Java StreamTokenizer 将没有空格的数字和字符作为单独的标记

Java StreamTokenizer taking a number and character without whitespace as separate tokens

我正在用 StreamTokenizer 编写解析器。我需要像 "8a" 这样的输入来回显数字包含字符的错误。相反,它打印:

NUM: 8 ID: a

它似乎将 char 标识为一个单独的标记,即使它们之间没有空格分隔。

有解决办法吗?

您可以识别当前标记是否为 StreamTokenizer.TT_WORD 并输出错误。检查下面的代码片段,它接受一个包含数字和不带空格的字符的文本,并在到达一个字符时输出错误。

import java.io.*;
public class StreamCharacterChecker{

     public static void main(String []args) throws IOException{
        String text = "123458a787";
        Reader r = new BufferedReader(new InputStreamReader(new ByteArrayInputStream(text.getBytes())));
        StreamTokenizer st = new StreamTokenizer(r);
        int token;
        while ((token = st.nextToken()) != StreamTokenizer.TT_EOF){
            if (token == StreamTokenizer.TT_WORD){
                System.out.println("Error characters detected!");
                break;
            }    
        }
     }
}

您可以覆盖 StringTokenizerparseNumbers 方法来禁用对数字字符的特殊处理。 请注意,这可能非常危险,否则不合适。
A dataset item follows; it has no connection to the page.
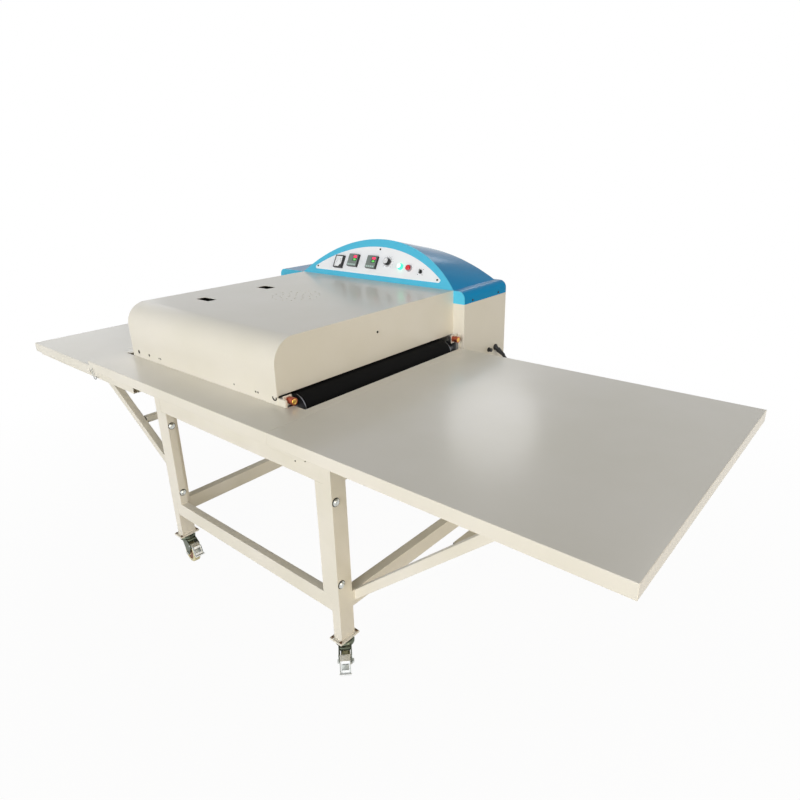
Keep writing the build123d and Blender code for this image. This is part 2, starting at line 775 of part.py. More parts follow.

根据 javadoc https://docs.oracle.com/javase/7/docs/api/java/io/StreamTokenizer.html#parseNumbers():

 * When the parser encounters a word token that has the format of a
 * double precision floating-point number, it treats the token as a
 * number rather than a word, by setting the {@code ttype}
 * field to the value {@code TT_NUMBER} and putting the numeric
 * value of the token into the {@code nval} field.

这是示例 - 我没有向数字中使用的典型字符添加 'numeric' 属性:

    final Reader rd = new StringReader("8a");
    final StreamTokenizer tk = new StreamTokenizer(rd) {
        @Override
        public void parseNumbers() {
            // super.parseNumbers(); - by not calling super. I disable special handling of numeric characters
        }
    };

    tk.wordChars('a', 'z');
    tk.wordChars('0', '9');
    while ((tk.nextToken()) != StreamTokenizer.TT_EOF) {
        if (tk.ttype == StreamTokenizer.TT_WORD) {
            System.out.println("TT_WORD " + tk.sval);
        }
        if (tk.ttype == StreamTokenizer.TT_NUMBER) {
            System.out.println("TT_NUMBER " + tk.nval);
        }
    }

输出:

TT_WORD 8a

通过上面的配置,你可以得到一个 String 8a 然后 String.contains 检查里面是否有数字。